* _Written problem_: Extract, from the listing that follows, each line containing the word "return".

* _Materials provided_:
━━━━━━━━━━━━━━━━

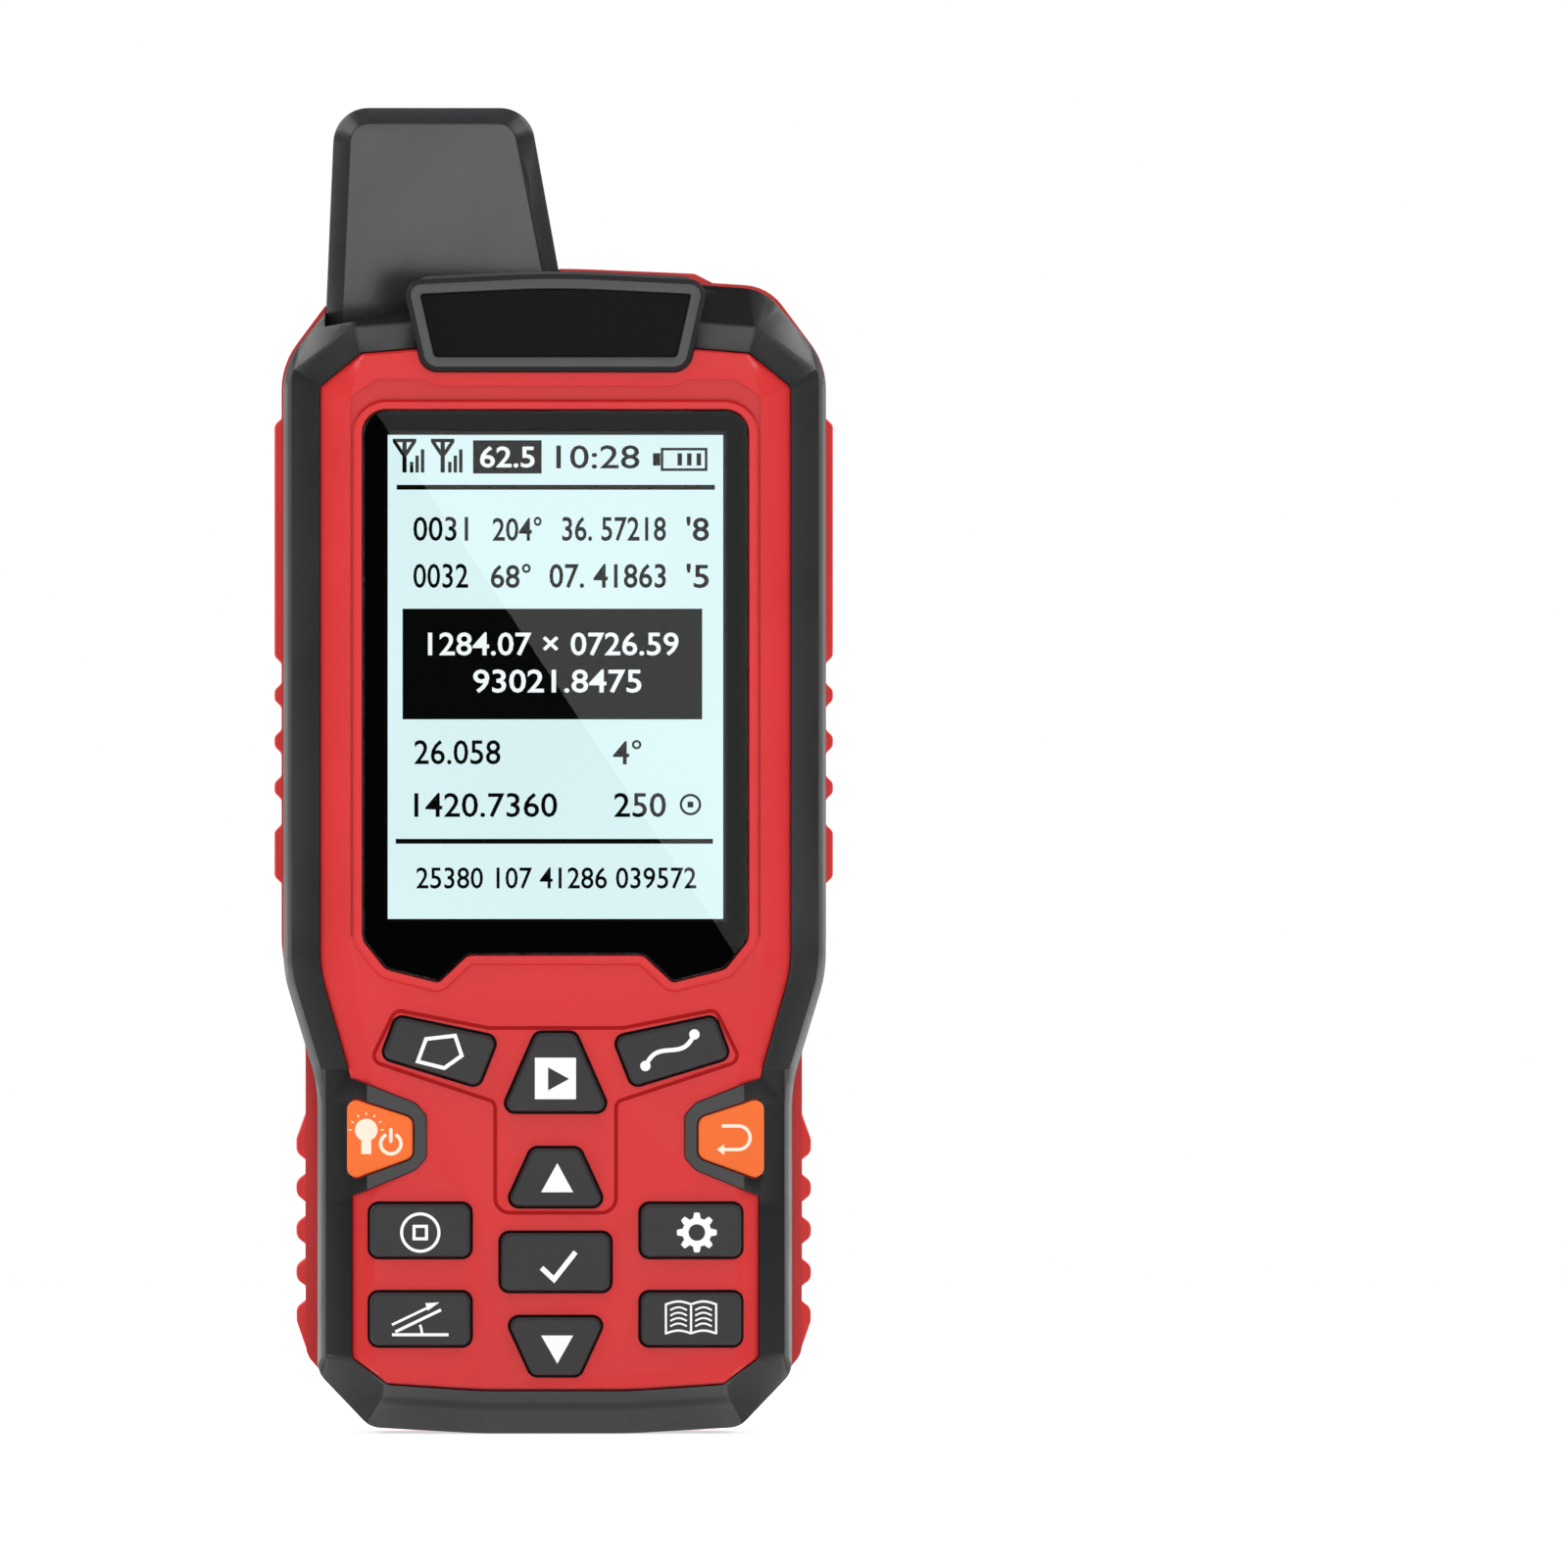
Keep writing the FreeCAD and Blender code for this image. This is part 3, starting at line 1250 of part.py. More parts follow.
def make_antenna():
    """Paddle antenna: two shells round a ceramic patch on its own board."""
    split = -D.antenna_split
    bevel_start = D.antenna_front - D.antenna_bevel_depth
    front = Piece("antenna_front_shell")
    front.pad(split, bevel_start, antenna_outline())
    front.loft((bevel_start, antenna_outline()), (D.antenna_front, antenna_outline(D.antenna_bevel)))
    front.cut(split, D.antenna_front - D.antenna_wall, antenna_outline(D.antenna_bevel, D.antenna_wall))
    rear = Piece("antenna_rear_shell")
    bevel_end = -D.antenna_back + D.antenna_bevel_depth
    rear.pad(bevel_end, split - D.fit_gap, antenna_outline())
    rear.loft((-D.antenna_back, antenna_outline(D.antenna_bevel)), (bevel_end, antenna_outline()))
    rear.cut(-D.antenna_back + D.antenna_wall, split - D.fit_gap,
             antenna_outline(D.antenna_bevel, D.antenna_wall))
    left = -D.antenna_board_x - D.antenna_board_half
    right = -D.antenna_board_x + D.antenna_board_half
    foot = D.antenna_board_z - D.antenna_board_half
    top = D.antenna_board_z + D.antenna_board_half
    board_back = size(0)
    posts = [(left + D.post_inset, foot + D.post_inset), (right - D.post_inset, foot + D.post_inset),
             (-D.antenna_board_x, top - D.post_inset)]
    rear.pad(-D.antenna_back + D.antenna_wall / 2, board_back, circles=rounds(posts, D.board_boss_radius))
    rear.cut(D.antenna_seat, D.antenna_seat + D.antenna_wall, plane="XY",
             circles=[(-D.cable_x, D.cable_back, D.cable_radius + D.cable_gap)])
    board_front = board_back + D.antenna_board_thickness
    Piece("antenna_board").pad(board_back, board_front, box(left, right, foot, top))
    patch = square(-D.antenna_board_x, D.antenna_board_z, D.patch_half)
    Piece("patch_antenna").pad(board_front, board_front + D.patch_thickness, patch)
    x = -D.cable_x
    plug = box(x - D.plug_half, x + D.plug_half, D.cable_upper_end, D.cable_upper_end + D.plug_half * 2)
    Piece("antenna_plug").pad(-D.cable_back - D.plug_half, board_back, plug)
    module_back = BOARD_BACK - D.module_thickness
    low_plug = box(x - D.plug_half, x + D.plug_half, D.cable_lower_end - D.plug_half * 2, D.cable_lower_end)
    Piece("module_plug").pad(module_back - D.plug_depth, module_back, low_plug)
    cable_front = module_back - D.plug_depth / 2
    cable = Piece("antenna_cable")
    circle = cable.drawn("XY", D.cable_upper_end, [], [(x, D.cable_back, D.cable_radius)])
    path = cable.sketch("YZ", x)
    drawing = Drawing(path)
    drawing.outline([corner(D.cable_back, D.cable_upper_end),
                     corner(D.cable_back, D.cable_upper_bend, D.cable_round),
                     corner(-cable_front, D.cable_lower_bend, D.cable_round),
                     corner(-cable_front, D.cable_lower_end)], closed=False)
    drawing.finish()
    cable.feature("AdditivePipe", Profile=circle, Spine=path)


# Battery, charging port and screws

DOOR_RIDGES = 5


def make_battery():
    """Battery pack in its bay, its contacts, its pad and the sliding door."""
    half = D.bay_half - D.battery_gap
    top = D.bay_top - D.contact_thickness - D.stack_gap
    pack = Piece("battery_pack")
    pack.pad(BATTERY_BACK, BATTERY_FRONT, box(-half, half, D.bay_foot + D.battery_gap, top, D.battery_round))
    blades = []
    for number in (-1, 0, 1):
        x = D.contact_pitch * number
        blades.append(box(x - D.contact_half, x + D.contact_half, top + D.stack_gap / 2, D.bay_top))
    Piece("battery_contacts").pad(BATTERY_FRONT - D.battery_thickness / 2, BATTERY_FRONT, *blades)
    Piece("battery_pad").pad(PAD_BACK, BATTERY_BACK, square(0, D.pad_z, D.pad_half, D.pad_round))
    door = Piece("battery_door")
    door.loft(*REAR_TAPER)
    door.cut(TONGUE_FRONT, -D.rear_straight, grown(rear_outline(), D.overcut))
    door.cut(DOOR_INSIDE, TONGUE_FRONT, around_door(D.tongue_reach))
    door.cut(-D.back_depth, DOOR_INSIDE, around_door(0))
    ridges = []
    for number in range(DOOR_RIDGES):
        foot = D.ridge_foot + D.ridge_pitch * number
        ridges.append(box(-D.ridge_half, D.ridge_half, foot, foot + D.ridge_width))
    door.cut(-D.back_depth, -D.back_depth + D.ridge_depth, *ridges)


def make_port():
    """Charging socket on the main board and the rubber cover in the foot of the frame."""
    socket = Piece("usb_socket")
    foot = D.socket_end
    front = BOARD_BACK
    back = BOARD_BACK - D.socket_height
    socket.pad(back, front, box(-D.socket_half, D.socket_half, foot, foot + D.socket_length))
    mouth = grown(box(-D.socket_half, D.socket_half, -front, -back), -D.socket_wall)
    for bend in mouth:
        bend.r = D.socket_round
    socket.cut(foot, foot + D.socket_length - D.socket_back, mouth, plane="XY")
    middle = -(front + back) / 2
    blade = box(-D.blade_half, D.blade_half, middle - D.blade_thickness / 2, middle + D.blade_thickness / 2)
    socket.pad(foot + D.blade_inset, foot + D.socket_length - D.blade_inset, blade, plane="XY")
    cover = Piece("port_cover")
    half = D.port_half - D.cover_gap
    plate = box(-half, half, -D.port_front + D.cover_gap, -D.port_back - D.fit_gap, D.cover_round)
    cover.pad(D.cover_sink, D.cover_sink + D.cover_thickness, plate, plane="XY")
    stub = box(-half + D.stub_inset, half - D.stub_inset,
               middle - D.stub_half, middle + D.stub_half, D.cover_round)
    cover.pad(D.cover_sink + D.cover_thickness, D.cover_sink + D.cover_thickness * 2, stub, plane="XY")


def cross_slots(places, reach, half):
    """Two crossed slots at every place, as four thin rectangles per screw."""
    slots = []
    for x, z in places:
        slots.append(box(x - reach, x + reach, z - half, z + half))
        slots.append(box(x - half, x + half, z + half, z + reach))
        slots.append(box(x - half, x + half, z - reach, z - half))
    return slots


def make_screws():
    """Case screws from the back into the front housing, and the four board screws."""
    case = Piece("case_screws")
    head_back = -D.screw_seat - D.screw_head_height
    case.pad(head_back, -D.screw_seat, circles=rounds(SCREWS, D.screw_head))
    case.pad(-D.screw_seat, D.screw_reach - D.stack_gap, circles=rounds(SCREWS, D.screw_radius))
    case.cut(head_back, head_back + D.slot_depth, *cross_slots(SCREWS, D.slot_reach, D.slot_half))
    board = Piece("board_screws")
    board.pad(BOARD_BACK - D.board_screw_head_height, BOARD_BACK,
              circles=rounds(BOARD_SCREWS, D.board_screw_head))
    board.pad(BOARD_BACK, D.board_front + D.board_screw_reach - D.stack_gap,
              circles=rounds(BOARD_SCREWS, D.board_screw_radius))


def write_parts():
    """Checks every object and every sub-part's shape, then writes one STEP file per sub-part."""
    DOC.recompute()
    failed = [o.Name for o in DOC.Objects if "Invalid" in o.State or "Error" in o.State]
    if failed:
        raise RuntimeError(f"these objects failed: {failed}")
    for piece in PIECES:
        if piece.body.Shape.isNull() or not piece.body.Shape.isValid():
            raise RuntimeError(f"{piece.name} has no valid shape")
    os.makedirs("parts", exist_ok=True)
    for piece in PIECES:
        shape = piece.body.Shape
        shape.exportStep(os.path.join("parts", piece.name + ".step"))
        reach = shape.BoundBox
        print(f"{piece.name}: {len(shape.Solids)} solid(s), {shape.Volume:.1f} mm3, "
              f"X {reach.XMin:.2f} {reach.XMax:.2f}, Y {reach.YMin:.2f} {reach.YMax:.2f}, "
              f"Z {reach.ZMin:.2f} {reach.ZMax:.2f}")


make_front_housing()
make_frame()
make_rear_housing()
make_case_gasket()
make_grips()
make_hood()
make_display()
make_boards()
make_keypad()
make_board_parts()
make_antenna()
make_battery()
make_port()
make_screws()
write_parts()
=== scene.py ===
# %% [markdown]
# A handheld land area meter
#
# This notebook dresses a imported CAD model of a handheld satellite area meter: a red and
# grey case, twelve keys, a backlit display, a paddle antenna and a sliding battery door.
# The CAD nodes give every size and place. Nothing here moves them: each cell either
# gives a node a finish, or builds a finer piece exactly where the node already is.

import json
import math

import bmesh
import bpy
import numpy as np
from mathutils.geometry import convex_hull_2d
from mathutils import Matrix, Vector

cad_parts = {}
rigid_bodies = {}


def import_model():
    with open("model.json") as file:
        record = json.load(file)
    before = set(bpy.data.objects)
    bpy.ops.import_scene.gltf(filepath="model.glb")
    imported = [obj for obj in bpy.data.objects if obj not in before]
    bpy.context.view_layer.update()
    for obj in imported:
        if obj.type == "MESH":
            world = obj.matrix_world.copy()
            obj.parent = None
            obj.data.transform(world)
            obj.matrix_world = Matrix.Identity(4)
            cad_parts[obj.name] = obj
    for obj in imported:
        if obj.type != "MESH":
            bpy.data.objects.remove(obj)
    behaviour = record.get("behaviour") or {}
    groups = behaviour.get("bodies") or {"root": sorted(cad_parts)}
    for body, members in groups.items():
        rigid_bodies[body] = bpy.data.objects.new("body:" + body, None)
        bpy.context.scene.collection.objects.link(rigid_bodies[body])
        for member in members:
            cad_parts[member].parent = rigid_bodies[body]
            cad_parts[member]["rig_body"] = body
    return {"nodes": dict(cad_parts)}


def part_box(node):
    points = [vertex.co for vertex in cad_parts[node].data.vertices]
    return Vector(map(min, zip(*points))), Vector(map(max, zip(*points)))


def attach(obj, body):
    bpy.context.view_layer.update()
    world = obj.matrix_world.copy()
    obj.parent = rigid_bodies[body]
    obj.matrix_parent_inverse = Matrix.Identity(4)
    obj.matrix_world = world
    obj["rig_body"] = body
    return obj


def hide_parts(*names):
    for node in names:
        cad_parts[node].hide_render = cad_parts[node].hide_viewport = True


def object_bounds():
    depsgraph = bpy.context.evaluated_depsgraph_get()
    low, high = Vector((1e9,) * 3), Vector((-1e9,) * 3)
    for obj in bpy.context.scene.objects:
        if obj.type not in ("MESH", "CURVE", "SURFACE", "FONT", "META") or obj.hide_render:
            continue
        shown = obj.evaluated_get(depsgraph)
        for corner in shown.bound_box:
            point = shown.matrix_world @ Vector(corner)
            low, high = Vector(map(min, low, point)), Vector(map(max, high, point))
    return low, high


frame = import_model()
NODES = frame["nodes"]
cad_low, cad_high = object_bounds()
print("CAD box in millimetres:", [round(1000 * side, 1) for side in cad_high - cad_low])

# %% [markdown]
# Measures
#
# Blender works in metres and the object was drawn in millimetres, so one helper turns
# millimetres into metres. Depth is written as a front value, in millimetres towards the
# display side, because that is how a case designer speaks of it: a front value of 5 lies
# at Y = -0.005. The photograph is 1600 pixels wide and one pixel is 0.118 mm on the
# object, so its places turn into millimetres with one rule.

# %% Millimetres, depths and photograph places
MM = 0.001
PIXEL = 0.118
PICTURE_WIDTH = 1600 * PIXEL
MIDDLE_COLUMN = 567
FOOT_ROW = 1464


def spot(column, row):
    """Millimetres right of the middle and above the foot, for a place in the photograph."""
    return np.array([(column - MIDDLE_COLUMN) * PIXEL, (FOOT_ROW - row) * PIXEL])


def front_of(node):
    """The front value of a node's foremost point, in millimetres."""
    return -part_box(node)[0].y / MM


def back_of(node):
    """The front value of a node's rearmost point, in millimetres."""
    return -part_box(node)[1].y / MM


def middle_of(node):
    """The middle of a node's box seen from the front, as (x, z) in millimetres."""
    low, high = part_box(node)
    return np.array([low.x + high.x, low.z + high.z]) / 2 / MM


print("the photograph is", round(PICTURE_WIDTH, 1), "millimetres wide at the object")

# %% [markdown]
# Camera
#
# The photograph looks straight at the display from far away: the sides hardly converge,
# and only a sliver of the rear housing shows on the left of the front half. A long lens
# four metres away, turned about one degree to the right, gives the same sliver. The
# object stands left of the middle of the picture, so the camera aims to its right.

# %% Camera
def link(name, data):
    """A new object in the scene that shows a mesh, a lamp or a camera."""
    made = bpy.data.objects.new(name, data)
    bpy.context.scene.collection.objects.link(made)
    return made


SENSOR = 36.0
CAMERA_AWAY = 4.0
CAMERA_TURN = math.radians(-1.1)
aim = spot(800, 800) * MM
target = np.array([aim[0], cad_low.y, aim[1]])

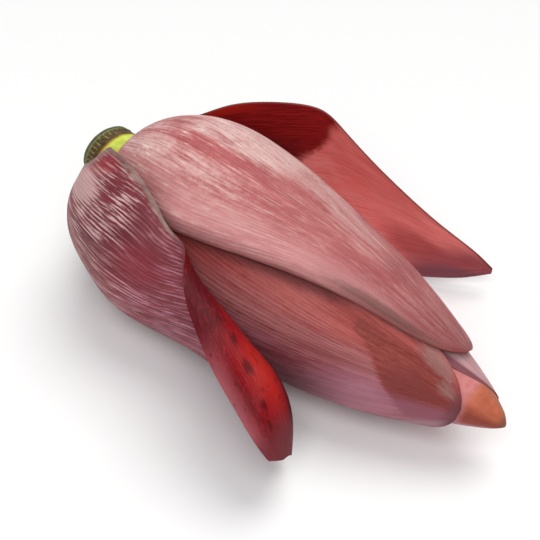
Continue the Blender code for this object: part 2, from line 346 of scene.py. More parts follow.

━━━━━━━━━━━━━━━━

* _Reply_:
    return slots
    return {"nodes": dict(cad_parts)}
    return Vector(map(min, zip(*points))), Vector(map(max, zip(*points)))
    return obj
    return low, high
    return np.array([(column - MIDDLE_COLUMN) * PIXEL, (FOOT_ROW - row) * PIXEL])
    return -part_box(node)[0].y / MM
    return -part_box(node)[1].y / MM
    return np.array([low.x + high.x, low.z + high.z]) / 2 / MM
    return made